For their ascent, the group had four guides from the Tusker Trail company and 42 porters. Although not a technical climb like you’d experience in the Himalayas or Andes, Kilimanjaro is daunting — especially because of the extreme altitude — and according to the Kilimanjaro National Park, only 30 percent of the trekkers actually reach the Uhuru Summit. The majority of climbers turn around at two points a quarter of a mile or so from the top.
The ascent goes through five temperate zones, beginning in lush rain forests, then reaching barren Alpine deserts and finally the glacier-capped peaks or Snows of Kilimanjaro. One of the stiffest challenges, Debbie said, is going up the Barranco Wall (some 13,000 feet into the trek), which is over 700 feet of sheer rock that goes almost straight up.
“When we got to the summit,” she said, “I looked at Sue and said, ‘What do you think girlfriend? This was your dream. We’re standing literally on the rooftop of Africa.’ And she just started crying.”

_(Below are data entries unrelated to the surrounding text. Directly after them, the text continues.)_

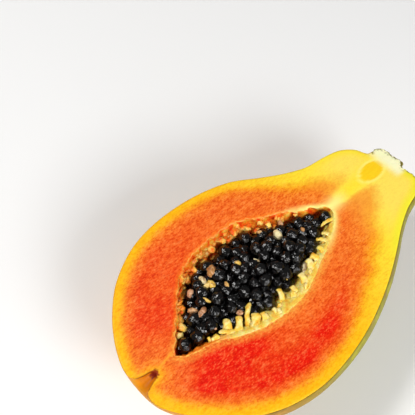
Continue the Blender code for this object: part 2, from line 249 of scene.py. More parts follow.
def skin_rule(share, v):
    angle = math.pi * v
    far = read(far_curve, share, skin_along)
    near = read(near_curve, share, skin_along)
    to_far = (1 + np.cos(angle)) / 2
    under = np.sin(angle)
    along = near[:, 0] + (far[:, 0] - near[:, 0]) * to_far
    radius = near[:, 1] + (far[:, 1] - near[:, 1]) * to_far
    radius = radius * (1 + LOBE_HEIGHT * np.sin(LOBES * angle))
    to_stalk = np.clip((along - SWELL_FROM) / (SWELL_TO - SWELL_FROM), 0, 1)
    near_swell = NEAR_SWELL + STALK_SWELL * to_stalk
    swell = near_swell - (FAR_TAPER + near_swell) * to_far
    across = radius * np.cos(angle) * (1 + swell * under)
    along = along + BELLY_SHIFT * under * (radius / WIDEST) ** 2
    return np.stack([along, across, -DEPTH_SHARE * radius * under], -1)


skin = sheet("skin", SKIN_COLUMNS, SKIN_ROWS, skin_rule)
skin_points = points_of(skin)
deepest = skin_points[:, 2].min()
flat_level = deepest + FLAT_SPOT_DEPTH
print("skin:", len(skin.data.vertices), "points, deepest", round(deepest / mm, 1), "mm")

# %% [markdown]
# The cut face is flat, and runs as a ring from the outline to the cavity. It is two sheets,
# one for each side, whose ends meet on the lines from the pit and from the stalk to the
# cavity's tips. Each point keeps its distance from the skin and from the cavity, because the
# colour of the flesh goes by these. Along the notch the yellow band is thin, so the distance
# from there counts for more.

# %% The cut face
FACE_ROWS = 30
LOBE_TIP = 4 * CURVE_STEPS  # the notch runs from the pit to this point of each outline
NOTCH_BAND = 2.6 * mm  # how much thinner the yellow band is along the notch
CROWDING = 0.35  # how much closer the rows lie at the borders than in between


def distance_to(places, curve):
    """Shortest distance in the plane of the cut from each place to a curve."""
    start, step = curve[:-1], np.diff(curve, axis=0)
    found = np.full(len(places), 1e9)
    for a, d in zip(start, step):
        t = np.clip(((places[:, :2] - a) @ d) / max(d @ d, 1e-18), 0, 1)
        found = np.minimum(found, np.hypot(*(places[:, :2] - a - t[:, None] * d).T))
    return found


def cavity_side(curve, shares):
    return read(curve, shares, share_along(curve))


def face_rule(outline, cavity, mirror):
    def rule(u, v):
        v = v if mirror > 0 else 1 - v
        rim = read(outline, u, skin_along) * (1, mirror)
        hole = cavity_side(cavity, u)
        spread = (v - CROWDING * np.sin(2 * math.pi * v) / (2 * math.pi))[:, None]
        flat = hole + (rim - hole) * spread
        return np.column_stack([flat, np.zeros(len(flat))])
    return rule


face_far = sheet("face_far", SKIN_COLUMNS, FACE_ROWS, face_rule(far_curve, cavity_far, 1))
face_near = sheet("face_near", SKIN_COLUMNS, FACE_ROWS, face_rule(near_curve, cavity_near, -1))
outline_curves = [far_curve, near_curve * (1, -1)]
for piece in (face_far, face_near):
    places = points_of(piece)
    from_outline = np.minimum(*(distance_to(places, c[LOBE_TIP:]) for c in outline_curves))
    from_notch = np.minimum(*(distance_to(places, c[:LOBE_TIP]) for c in outline_curves))
    from_skin = np.minimum(from_outline, from_notch + NOTCH_BAND)
    from_cavity = np.minimum(*(distance_to(places, c) for c in (cavity_far, cavity_near)))
    store(piece, from_skin=from_skin / mm, from_cavity=from_cavity / mm, down=0, ridge=0, across=0)
print("flesh is up to", round(from_skin.max() / mm, 1), "mm from the skin")

# %% [markdown]
# The cavity is a boat with a steep wall on its far side and a soft slope on its near side.
# Its lining has ridges that run down from the edge, where the seeds were attached.

# %% The lining of the cavity
CAVITY_DEPTH = 24.5 * mm
TIP_FULLNESS = 0.55
WALL_FULLNESS = 0.55
RIDGE_HEIGHT = 1.3 * mm
RIDGE_PITCH = 5.2 * mm
RIDGE_ROUNDNESS = 0.7
RIDGE_TOP = 0.97
NEAR_RIDGES = 0.45
LINING_ROWS = 72
FAR_AWAY = 30.0  # stands for the distance from a border that doesn't matter there


def lining_fall(across):
    far_wall = (1 - np.clip(across, 0, 1) ** 3) ** WALL_FULLNESS
    to_near = np.clip(-across, 0, 1)
    near_slope = 1 - to_near * to_near * (3 - 2 * to_near)
    return np.where(across > 0, far_wall, near_slope)


def noise_at(places, size, shift=0.0):
    """Smooth noise from -1 to 1, whose lumps are about this size."""
    return np.array([noise.noise(Vector(p) / size + Vector((shift, 0, 0))) for p in places])


def wandering(along, places):
    """Place along the fruit for the ridges, which don't run down quite straight."""
    return along + 2.2 * mm * noise_at(places, 5 * mm, 3.0)


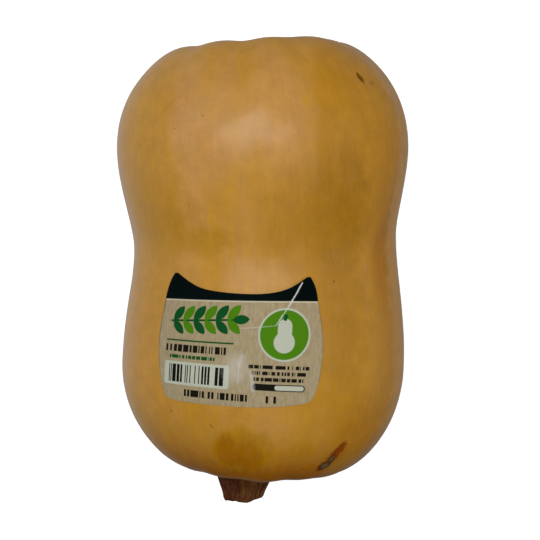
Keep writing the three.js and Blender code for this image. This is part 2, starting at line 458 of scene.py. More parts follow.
    def lay_down(self, x: np.ndarray, along: np.ndarray, z: np.ndarray) -> np.ndarray:
        """Lays points of the straight, upright squash down where they rest.

        Args:
            x: How far to the squash's right, in millimetres.
            along: How far from the crest of the stem end towards the blossom end.
            z: How far up.

        Returns:
            Rows of x, y and z in metres, in the shared frame.
        """
        tilt = math.atan(
            (self.blossom_lobe_radius - self.stem_lobe_radius)
            / (self.blossom_lobe_along - self.stem_lobe_along)
        )
        share = (along - self.length / 2) / (self.length / 2)
        bent = x + self.axis_x + self.bend * (1 - share**2)
        waist = self.waist_lean * bell(along - self.waist_along, self.waist_lean_length)
        leaned = along + x * (self.end_lean * share + waist)
        axis_height = (
            self.stem_lobe_radius * math.cos(tilt)
            - self.stem_lobe_along * math.sin(tilt)
            - self.flat_depth
        )
        y = leaned * math.cos(tilt) - z * math.sin(tilt) + self.stem_crest_y
        up = leaned * math.sin(tilt) + z * math.cos(tilt) + axis_height
        return np.column_stack([bent, y, up]) * MM

    def skin(self, angle: np.ndarray, distance: np.ndarray, lift: np.ndarray | float) -> np.ndarray:
        """Points on the skin, or lifted off it.

        Args:
            angle: Angles round the axis, in radians, 0 facing up.
            distance: Distances along the skin, in millimetres.
            lift: How far each point stands off the skin, in millimetres.

        Returns:
            Rows of x, y and z in metres.
        """
        table = self.outline
        r, along, run_r, run_along = (np.interp(distance, table[:, 0], table[:, i]) for i in range(1, 5))
        height = lift + self.swell(angle, r, along) + self.lobe_height(angle, r, along)
        height = height + self.waist_ease(angle, distance)
        r_out = r + height * run_along
        along_out = along - height * run_r
        near_seat = 1 - smooth(r_out, self.seat_radius, self.seat_offset_fade)
        offset = np.where(along_out < self.stem_lobe_along, self.seat_offset * near_seat, 0.0)
        return self.lay_down(r_out * np.sin(angle) + offset, along_out, r_out * np.cos(angle))

    def degree_width(self, from_crest: float) -> float:
        """How many millimetres of skin one degree spans, at a distance from the stem-end crest."""
        return math.radians(1.0) * float(self.radius_at(self.crest_distance + from_crest))


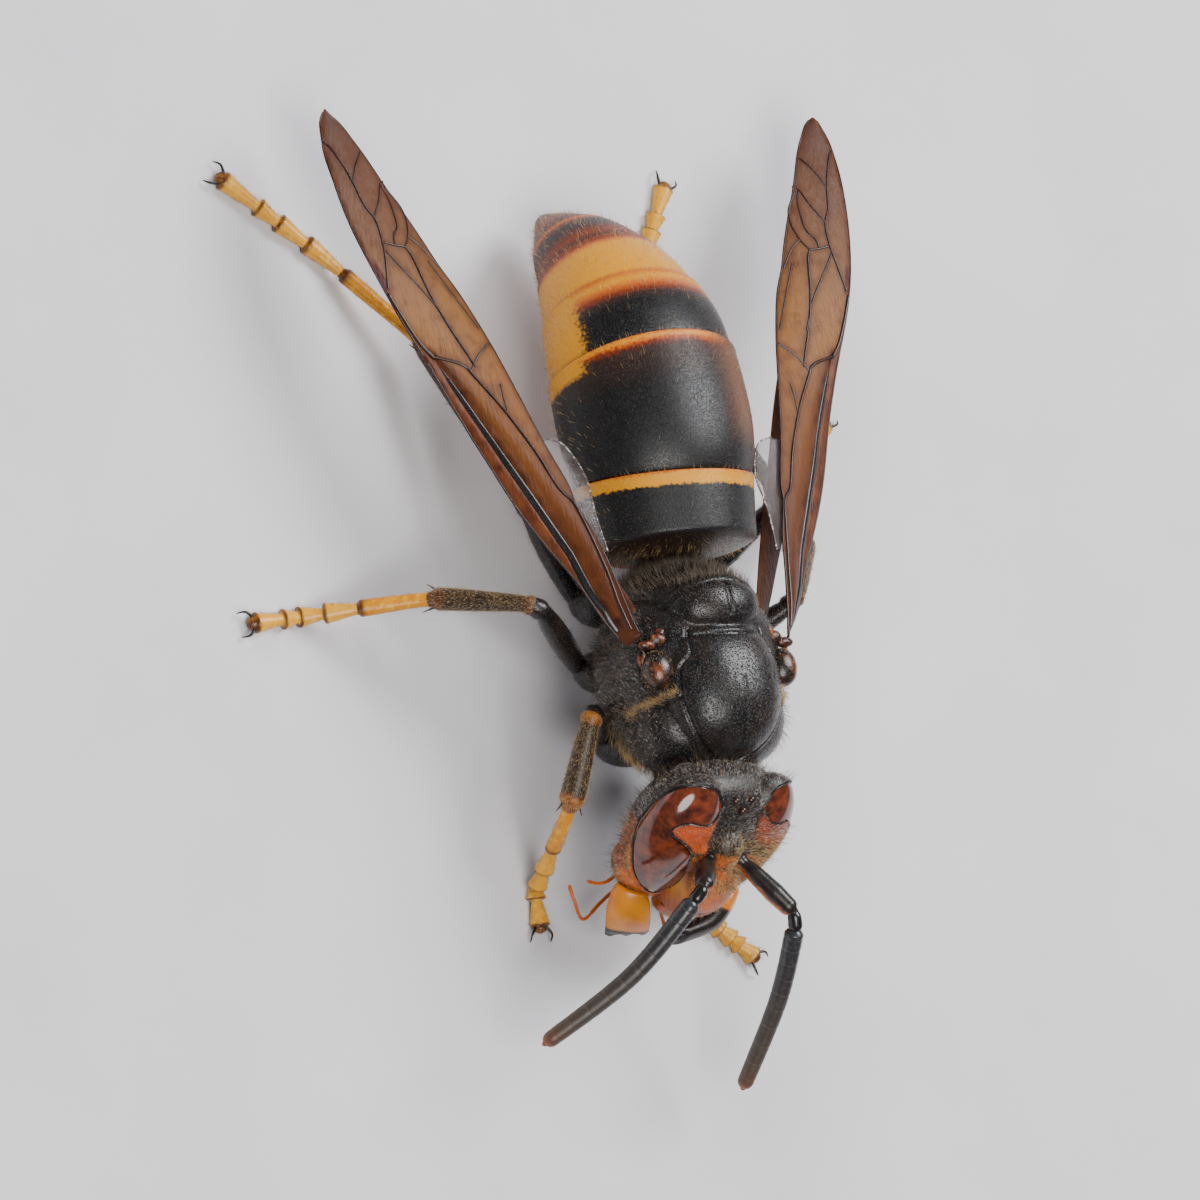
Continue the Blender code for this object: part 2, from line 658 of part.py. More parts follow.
PARTS = collection('asian_hornet')
GUIDES = collection('guides')
STAND_POINT = bpy.data.objects.new('stance', None)
PARTS.objects.link(STAND_POINT)
HEAD = head_frame()

chitin_black = material('black cuticle', BLACK, 0.45)
chitin_brown = material('brown cuticle', BROWN, 0.4)
chitin_orange = material('orange cuticle', ORANGE, 0.4)
chitin_yellow = material('yellow cuticle', YELLOW, 0.4)
wing_amber = material('smoky wing', AMBER, 0.3)
eye_glaze = material('eye', EYE_RED, 0.15)

finish(thorax_blocks(), 'thorax', chitin_black)

face_palps = [palp('right'), palp('left')]
head = fuse([head_blocks(), *ocelli(), *face_palps])
head = cut(head, thorax_blocks(GAP), eye_blocks(-1, GAP), eye_blocks(1, GAP))
finish(head, 'head', chitin_black)

for side_name, side in (('right', -1), ('left', 1)):
    finish(eye_blocks(side), 'eye_' + side_name, eye_glaze)
    jaw = cut(mandible(side_name), head_blocks(GAP))
    finish(jaw, 'mandible_' + side_name, chitin_orange)
    scape, flagellum = antenna(side_name)
    finish(cut(scape, head_blocks(GAP)), 'antenna_scape_' + side_name, chitin_brown)
    finish(flagellum, 'antenna_flagellum_' + side_name, chitin_brown)
    forewing = wing(side, FOREWING_HALF, 1.0, 0.0, 0.0, FOREWING_GRID, FOREWING_VEINS)
    finish(cut(forewing, thorax_blocks(GAP), solver='MANIFOLD'), 'forewing_' + side_name, wing_amber)
    hindwing = wing(side, HINDWING_HALF, HINDWING_REACH, HINDWING_INSET, HINDWING_DROP,
                    HINDWING_GRID, HINDWING_VEINS)
    finish(cut(hindwing, thorax_blocks(GAP), solver='MANIFOLD'), 'hindwing_' + side_name, wing_amber)

segment_looks = (chitin_black, chitin_black, chitin_black, chitin_yellow, chitin_brown,
                 chitin_brown)
for number, (segment, look) in enumerate(zip(gaster_segments(), segment_looks), start=1):
    if number == 1:
        segment = cut(segment, thorax_blocks(GAP))
    finish(segment, 'gaster_%d' % number, look)

for place in LEGS:
    femur, tibia, tarsus = leg(place)
    finish(cut(femur, thorax_blocks(GAP)), 'femur_' + place, chitin_black)
    finish(tibia, 'tibia_' + place, chitin_brown)
    finish(tarsus, 'tarsus_' + place, chitin_yellow)

settle()
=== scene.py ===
"""Dress the solid model of an asian hornet worker with its cuticle, wings, eyes and hairs.

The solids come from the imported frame. Every place below is in millimetres from the middle of the
thorax, X towards the hornet's left side, -Y ahead and +Z up. A piece is shaped there, and settle()
carries it to the frame once it is finished.
"""
import math

import bmesh
import bpy
import numpy as np
from bpy.props import FloatProperty, FloatVectorProperty, PointerProperty
from mathutils import Matrix, Vector
from mathutils.bvhtree import BVHTree


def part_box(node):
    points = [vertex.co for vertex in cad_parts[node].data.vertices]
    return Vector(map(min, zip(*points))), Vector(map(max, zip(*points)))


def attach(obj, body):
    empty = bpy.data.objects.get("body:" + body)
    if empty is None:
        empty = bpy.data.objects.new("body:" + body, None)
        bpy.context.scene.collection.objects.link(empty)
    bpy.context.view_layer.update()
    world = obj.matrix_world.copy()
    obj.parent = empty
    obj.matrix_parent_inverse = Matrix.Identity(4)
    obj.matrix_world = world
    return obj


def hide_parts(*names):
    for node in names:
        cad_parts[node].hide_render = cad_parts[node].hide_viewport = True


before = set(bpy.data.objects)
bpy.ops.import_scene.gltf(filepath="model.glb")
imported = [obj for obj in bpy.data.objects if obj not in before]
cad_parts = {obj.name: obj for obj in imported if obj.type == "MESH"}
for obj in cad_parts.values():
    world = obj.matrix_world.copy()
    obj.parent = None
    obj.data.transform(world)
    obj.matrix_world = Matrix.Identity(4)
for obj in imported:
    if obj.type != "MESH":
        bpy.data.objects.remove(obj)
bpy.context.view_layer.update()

bl_info = {
    "name": "Asian hornet",
    "version": (1, 0, 0),
    "blender": (4, 5, 0),
    "location": "3D View > Sidebar > Hornet",
    "description": "Dresses the solid model of an asian hornet worker, piece by piece",
    "category": "Object",
}

MM = 0.001
STANCE = 4.5            # height of the middle of the thorax above the floor, mm
THORAX_REAR = 2.957     # where the thorax ends behind its middle, mm
LOW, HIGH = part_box("thorax")
ORIGIN = Vector(((LOW[0] + HIGH[0]) / 2.0, HIGH[1] - THORAX_REAR * MM, STANCE * MM))
SIDES = (("right", -1), ("left", 1))

# Head: its middle, and how far it is lifted, turned and tilted, degrees
HEAD_AT = (-0.26, -4.74, -0.3)
HEAD_LIFT = 39.0
HEAD_TURN = 8.5
HEAD_TILT = 11.0

# Gaster: one ring behind each segment. Place, half width, half height and droop of the ring.
WAIST = (0.0, 3.1, -1.1, 0.5, 0.5, 0.0)
SEGMENT_REARS = (
    (0.0, 5.25, -0.2, 2.72, 2.4, -2.0),
    (0.0, 8.55, -0.45, 2.92, 2.5, 18.0),
    (0.0, 10.4, -1.0, 2.55, 2.15, 26.0),
    (-0.08, 11.8, -1.75, 2.0, 1.7, 34.0),
    (-0.3, 12.85, -2.45, 1.38, 1.15, 42.0),
    (-0.65, 13.85, -3.3, 0.3, 0.26, 48.0),
)

# Legs: coxa root, trochanter, knee, end of the tibia, first touch of the tarsus, and foot
LEGS = {
    "front_right": ((-1.0, -2.2, -1.5), (-1.6, -1.7, -2.8), (-3.3, -1.2, -0.45),
                    (-3.77, -3.8, -1.55), (-3.5, -5.7, -4.3), (-3.5, -6.75, -4.3)),
    "front_left": ((1.0, -2.2, -1.5), (1.5, -1.7, -2.9), (3.0, -3.6, -1.5),
                   (2.2, -6.0, -3.0), (2.6, -6.95, -4.3), (3.8, -7.9, -4.3)),
    "middle_right": ((-1.2, 0.0, -1.8), (-2.0, 0.4, -2.7), (-4.92, 1.79, -0.1),
                     (-7.0, 2.5, -2.3), (-10.2, 2.45, -4.3), (-11.8, 2.3, -4.3)),
    "middle_left": ((1.2, 0.0, -1.8), (1.9, 0.4, -2.7), (4.3, 1.8, -0.4),
                    (6.3, 4.0, -2.3), (8.1, 6.7, -4.3), (9.1, 8.0, -4.3)),
    "hind_right": ((-1.1, 1.8, -1.5), (-1.8, 2.4, -2.7), (-3.88, 5.1, -1.62),
                   (-5.45, 10.3, -3.35), (-7.9, 13.1, -4.3), (-10.9, 15.3, -4.3)),
    "hind_left": ((1.1, 1.8, -1.5), (1.8, 2.4, -2.7), (5.09, 5.1, -1.48),
                  (3.2, 10.3, -3.5), (3.5, 13.2, -4.3), (4.5, 15.2, -4.3)),
}

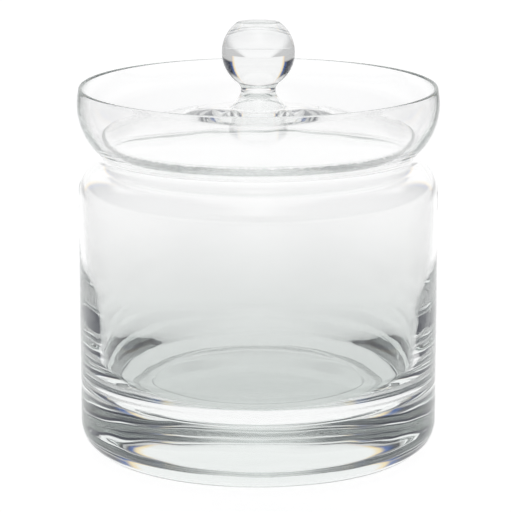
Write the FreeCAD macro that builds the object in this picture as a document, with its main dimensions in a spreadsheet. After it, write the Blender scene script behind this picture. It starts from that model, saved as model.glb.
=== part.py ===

“It’s a moment I will never forget,” Sue said. “It was spiritual and emotional and it was wonderful. It was all that wrapped into one and I was thrilled Deb was there with me. It’s a moment I will never forget.”
Sue said her next big adventure may be touring Patagonia at the top of South America: “I hope I can talk my husband into this one, but if not ... maybe Deb. She is always game.”
But then that’s the case even back here.
“Not that long ago she took our oldest granddaughter, who was maybe eight at the time, to a KISS concert at the Indiana State Fair,” Greg said. “And one of the fans there told our granddaughter, ‘Oh that’s nice, you came to the concert with your mom.’
“Well, our granddaughter got all perplexed and she said, ‘No, no ... she’s my GRAND-MA!”